Timing: the season, the day, and the crowds

Cinque Terre is one of the clearest overtourism cases in Italy. Estimates of annual visitors range from around two and a half million to four million, funnelled into five villages with a combined population in the low thousands, and the great majority arrive as day-trippers concentrated into the middle of the day — many off cruise ships at La Spezia. At the peak, the hundred metres from Manarola's station to its harbour has been known to take half an hour, and station platforms have raised real safety concerns. The season to aim for is late April to early June, or September through October: the water is swimmable at either shoulder, the terraces are at their best, and the villages function. July and August are beautiful and hard. Within any day, the first and last hours belong to you and the middle belongs to everyone else, which is the single most useful thing a driver or a well-planned independent day can exploit. Winter is quiet and often lovely, but between 13 October and 31 March the boat legs stop and the coast becomes a train-only proposition.

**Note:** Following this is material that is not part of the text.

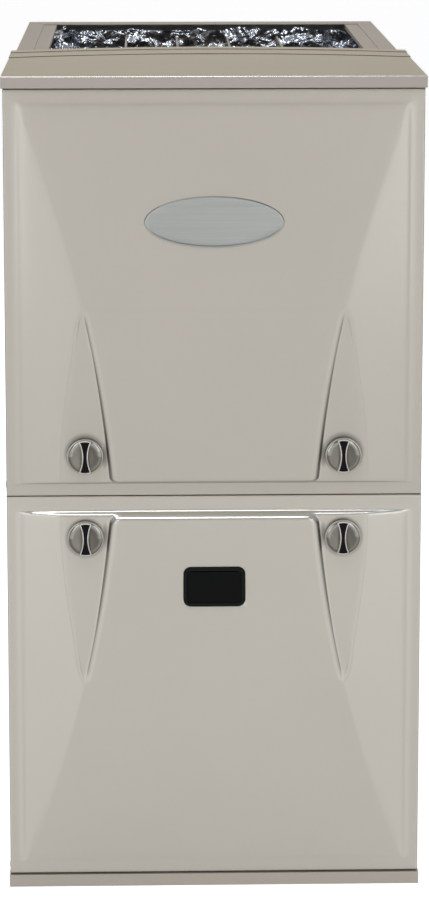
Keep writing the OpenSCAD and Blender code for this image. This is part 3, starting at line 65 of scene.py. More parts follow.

Practical tips — and is it worth it?

A few things make the day work. Wear real shoes, not because a guide says so but because the park will fine you and the steps are unforgiving. Accept three villages rather than chasing five; the people who come back happiest are the ones who sat down for a long lunch in Vernazza instead of collecting a fifth photograph. Eat the anchovies in Monterosso and the pesto anywhere — this is where it comes from. Carry water on the trails; there is little shade on the terraces. If you have mobility limits, know that this coast is built on steps and that the private day trip is explicitly not recommended for wheelchair users or those with walking disabilities. And if you have two nights spare, seriously consider staying at La Spezia or Levanto and using the trains instead of day-tripping at all — it is the better trip. Is it worth it from Florence? Yes, on the condition that you go for the place and not the checklist. Ten hours is a long day, but standing in Vernazza's harbour in the late light, with the terraces going gold above you, is not a thing photographs have ever managed to spoil.